[Start Information shown]
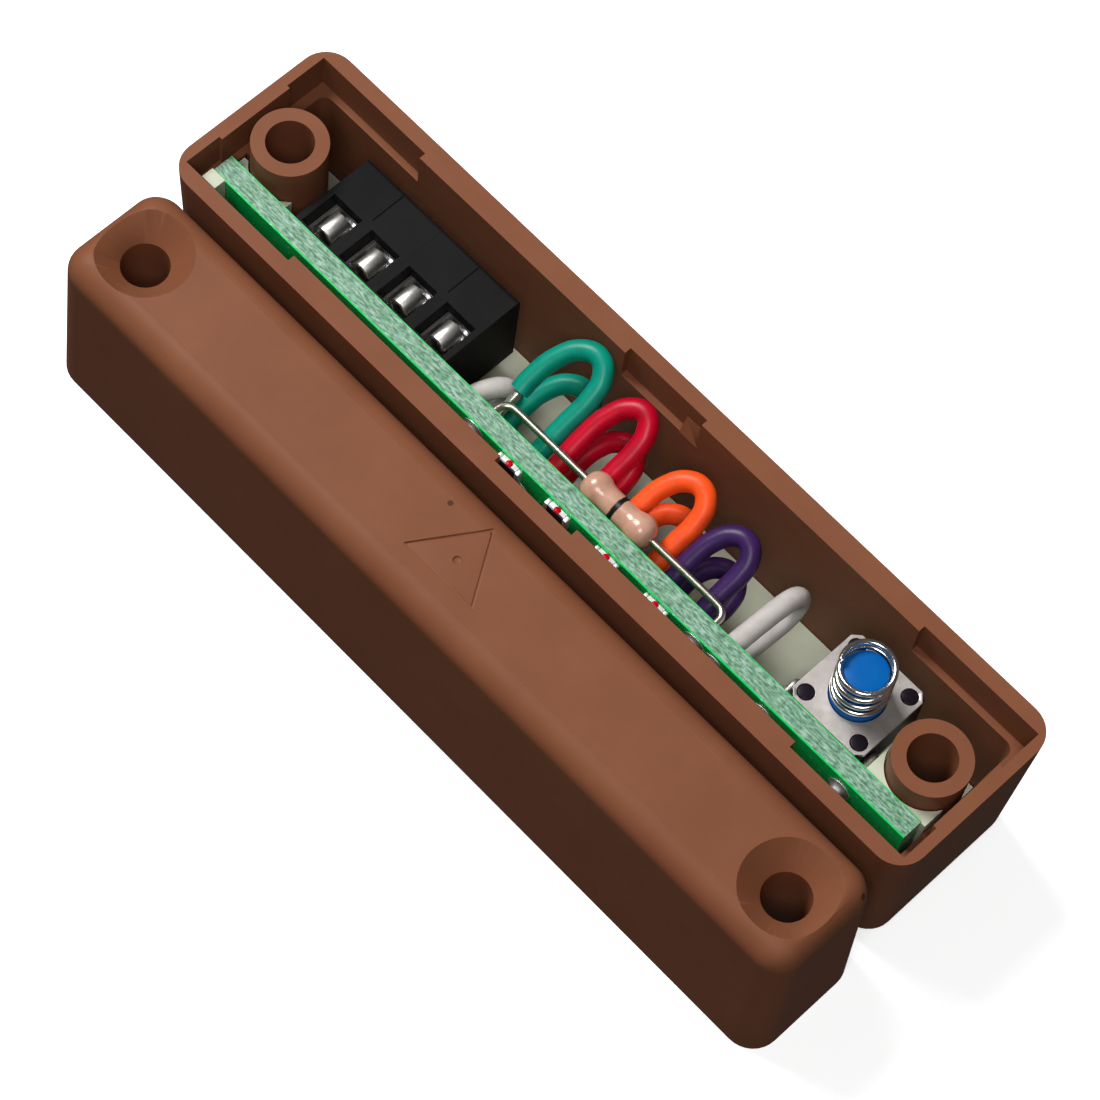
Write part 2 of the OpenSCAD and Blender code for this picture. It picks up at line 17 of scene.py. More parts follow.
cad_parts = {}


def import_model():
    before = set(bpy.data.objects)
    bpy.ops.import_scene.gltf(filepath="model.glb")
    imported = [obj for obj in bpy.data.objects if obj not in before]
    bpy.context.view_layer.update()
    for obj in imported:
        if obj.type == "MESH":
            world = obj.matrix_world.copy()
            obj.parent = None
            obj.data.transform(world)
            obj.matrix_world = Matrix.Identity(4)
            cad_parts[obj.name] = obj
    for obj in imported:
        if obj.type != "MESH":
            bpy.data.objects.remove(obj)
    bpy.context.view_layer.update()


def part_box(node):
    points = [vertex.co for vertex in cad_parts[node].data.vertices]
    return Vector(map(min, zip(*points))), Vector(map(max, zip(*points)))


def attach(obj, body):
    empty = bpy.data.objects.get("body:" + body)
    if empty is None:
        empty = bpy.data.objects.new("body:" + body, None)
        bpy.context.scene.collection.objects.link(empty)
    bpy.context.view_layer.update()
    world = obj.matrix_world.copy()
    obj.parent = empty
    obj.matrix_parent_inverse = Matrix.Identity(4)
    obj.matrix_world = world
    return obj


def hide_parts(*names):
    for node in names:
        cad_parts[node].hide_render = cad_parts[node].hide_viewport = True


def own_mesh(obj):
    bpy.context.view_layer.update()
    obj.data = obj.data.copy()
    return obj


LOG = logging.getLogger("door_contact_sensor")
MM = 0.001

Point = tuple[float, float, float]
Colour = tuple[float, float, float, float]
Box = tuple[Vector, Vector]
Piece = bpy.types.Object

WHITE: Colour = (1.0, 1.0, 1.0, 1.0)


class Axis(Enum):
    """The three directions that a turned piece can be made along."""

    X = (1.0, 0.0, 0.0)
    Y = (0.0, 1.0, 0.0)
    Z = (0.0, 0.0, 1.0)


class Joining(Enum):
    """What a tool piece does to the piece that it shapes."""

    CUTS = "DIFFERENCE"
    ADDS = "UNION"


class Body(Enum):
    """The bodies of the frame that new pieces ride on."""

    SENSOR = "sensor_half"
    MAGNET = "magnet_half"
    SPRING = "tamper_spring"
    PLUNGER = "switch_plunger"


def box_mm(node: str) -> Box:
    """Gives the box of a CAD node.

    Args:
        node: The node's name.

    Returns:
        Its lowest and highest corners in millimetres.
    """
    low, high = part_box(node)
    return Vector(low) / MM, Vector(high) / MM


def solid_boxes(node: str) -> list[Box]:
    """Finds the separate solids of a CAD node.

    Args:
        node: The node's name.

    Returns:
        The lowest and highest corners of each solid in millimetres, in order along X, Y and Z.
    """
    shape = bmesh.new()
    shape.from_mesh(bpy.data.objects[node].data)
    bmesh.ops.remove_doubles(shape, verts=shape.verts, dist=1e-7)
    unseen = set(shape.verts)
    boxes = []
    while unseen:
        pending = [unseen.pop()]
        places = []
        while pending:
            vertex = pending.pop()
            places.append(vertex.co / MM)
            for edge in vertex.link_edges:
                other = edge.other_vert(vertex)
                if other in unseen:
                    unseen.discard(other)
                    pending.append(other)
        low = Vector([min(place[i] for place in places) for i in range(3)])
        high = Vector([max(place[i] for place in places) for i in range(3)])
        boxes.append((low, high))
    shape.free()
    return sorted(boxes, key=lambda found: tuple(round(value, 2) for value in found[0]))


def stands(first: Vector, second: Vector) -> bool:
    """Tells whether an edge goes more than a millimetre up or down."""
    return abs(first.z - second.z) > 1


def lies_at(level: float) -> Callable[[Vector, Vector], bool]:
    """Makes the test for an edge that lies at one height.

    Args:
        level: The height.

    Returns:
        The test, which takes the edge's two ends.
    """
    return lambda first, second: max(abs(first.z - level), abs(second.z - level)) < 0.01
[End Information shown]
* _Task brief_:
Every line of the data above should be copied exactly.

* _Finished exercise_:
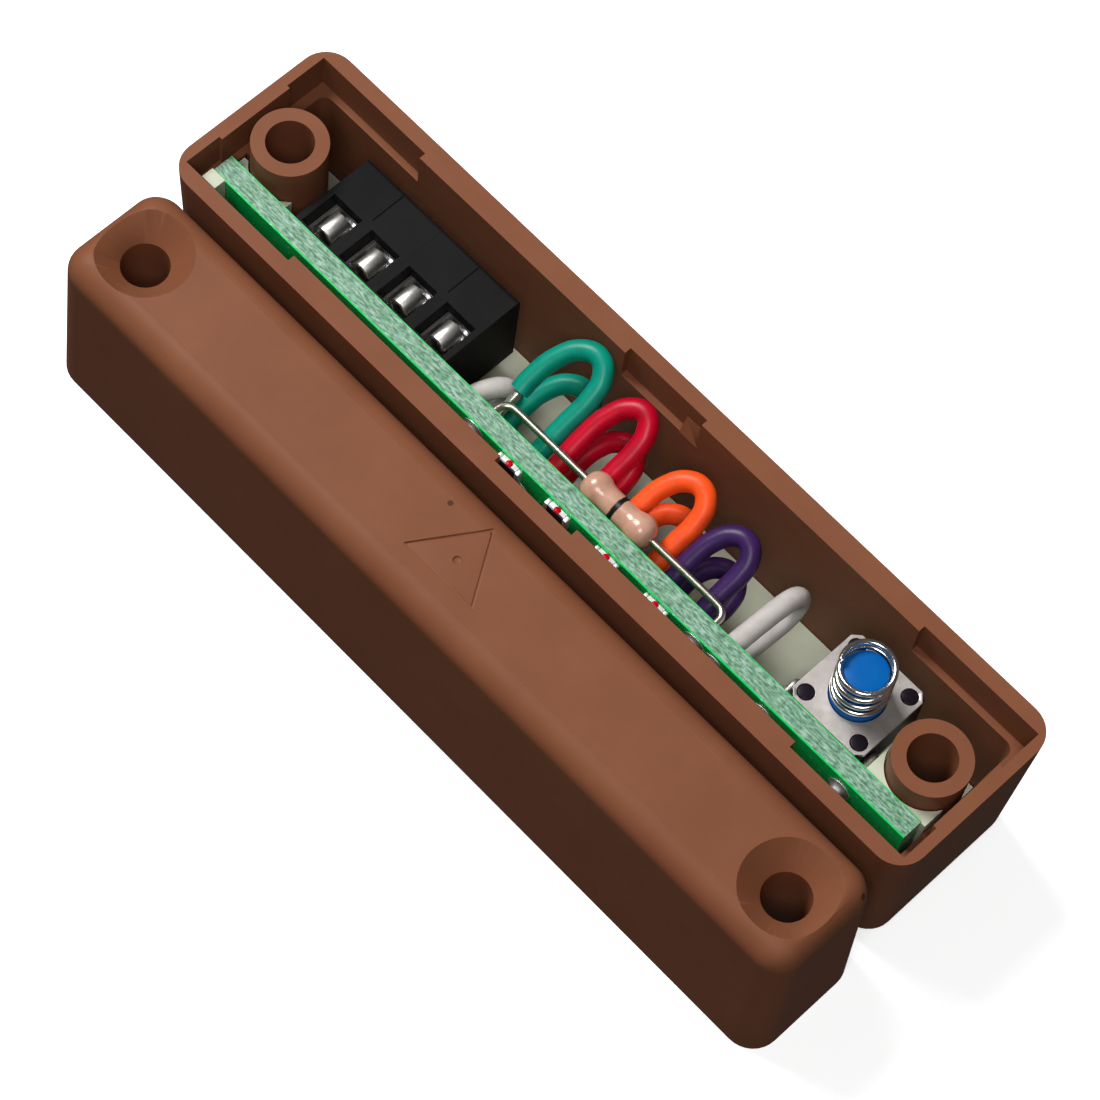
Write part 2 of the OpenSCAD and Blender code for this picture. It picks up at line 17 of scene.py. More parts follow.
cad_parts = {}


def import_model():
    before = set(bpy.data.objects)
    bpy.ops.import_scene.gltf(filepath="model.glb")
    imported = [obj for obj in bpy.data.objects if obj not in before]
    bpy.context.view_layer.update()
    for obj in imported:
        if obj.type == "MESH":
            world = obj.matrix_world.copy()
            obj.parent = None
            obj.data.transform(world)
            obj.matrix_world = Matrix.Identity(4)
            cad_parts[obj.name] = obj
    for obj in imported:
        if obj.type != "MESH":
            bpy.data.objects.remove(obj)
    bpy.context.view_layer.update()


def part_box(node):
    points = [vertex.co for vertex in cad_parts[node].data.vertices]
    return Vector(map(min, zip(*points))), Vector(map(max, zip(*points)))


def attach(obj, body):
    empty = bpy.data.objects.get("body:" + body)
    if empty is None:
        empty = bpy.data.objects.new("body:" + body, None)
        bpy.context.scene.collection.objects.link(empty)
    bpy.context.view_layer.update()
    world = obj.matrix_world.copy()
    obj.parent = empty
    obj.matrix_parent_inverse = Matrix.Identity(4)
    obj.matrix_world = world
    return obj


def hide_parts(*names):
    for node in names:
        cad_parts[node].hide_render = cad_parts[node].hide_viewport = True


def own_mesh(obj):
    bpy.context.view_layer.update()
    obj.data = obj.data.copy()
    return obj


LOG = logging.getLogger("door_contact_sensor")
MM = 0.001

Point = tuple[float, float, float]
Colour = tuple[float, float, float, float]
Box = tuple[Vector, Vector]
Piece = bpy.types.Object

WHITE: Colour = (1.0, 1.0, 1.0, 1.0)


class Axis(Enum):
    """The three directions that a turned piece can be made along."""

    X = (1.0, 0.0, 0.0)
    Y = (0.0, 1.0, 0.0)
    Z = (0.0, 0.0, 1.0)


class Joining(Enum):
    """What a tool piece does to the piece that it shapes."""

    CUTS = "DIFFERENCE"
    ADDS = "UNION"


class Body(Enum):
    """The bodies of the frame that new pieces ride on."""

    SENSOR = "sensor_half"
    MAGNET = "magnet_half"
    SPRING = "tamper_spring"
    PLUNGER = "switch_plunger"


def box_mm(node: str) -> Box:
    """Gives the box of a CAD node.

    Args:
        node: The node's name.

    Returns:
        Its lowest and highest corners in millimetres.
    """
    low, high = part_box(node)
    return Vector(low) / MM, Vector(high) / MM


def solid_boxes(node: str) -> list[Box]:
    """Finds the separate solids of a CAD node.

    Args:
        node: The node's name.

    Returns:
        The lowest and highest corners of each solid in millimetres, in order along X, Y and Z.
    """
    shape = bmesh.new()
    shape.from_mesh(bpy.data.objects[node].data)
    bmesh.ops.remove_doubles(shape, verts=shape.verts, dist=1e-7)
    unseen = set(shape.verts)
    boxes = []
    while unseen:
        pending = [unseen.pop()]
        places = []
        while pending:
            vertex = pending.pop()
            places.append(vertex.co / MM)
            for edge in vertex.link_edges:
                other = edge.other_vert(vertex)
                if other in unseen:
                    unseen.discard(other)
                    pending.append(other)
        low = Vector([min(place[i] for place in places) for i in range(3)])
        high = Vector([max(place[i] for place in places) for i in range(3)])
        boxes.append((low, high))
    shape.free()
    return sorted(boxes, key=lambda found: tuple(round(value, 2) for value in found[0]))


def stands(first: Vector, second: Vector) -> bool:
    """Tells whether an edge goes more than a millimetre up or down."""
    return abs(first.z - second.z) > 1


def lies_at(level: float) -> Callable[[Vector, Vector], bool]:
    """Makes the test for an edge that lies at one height.

    Args:
        level: The height.

    Returns:
        The test, which takes the edge's two ends.
    """
    return lambda first, second: max(abs(first.z - level), abs(second.z - level)) < 0.01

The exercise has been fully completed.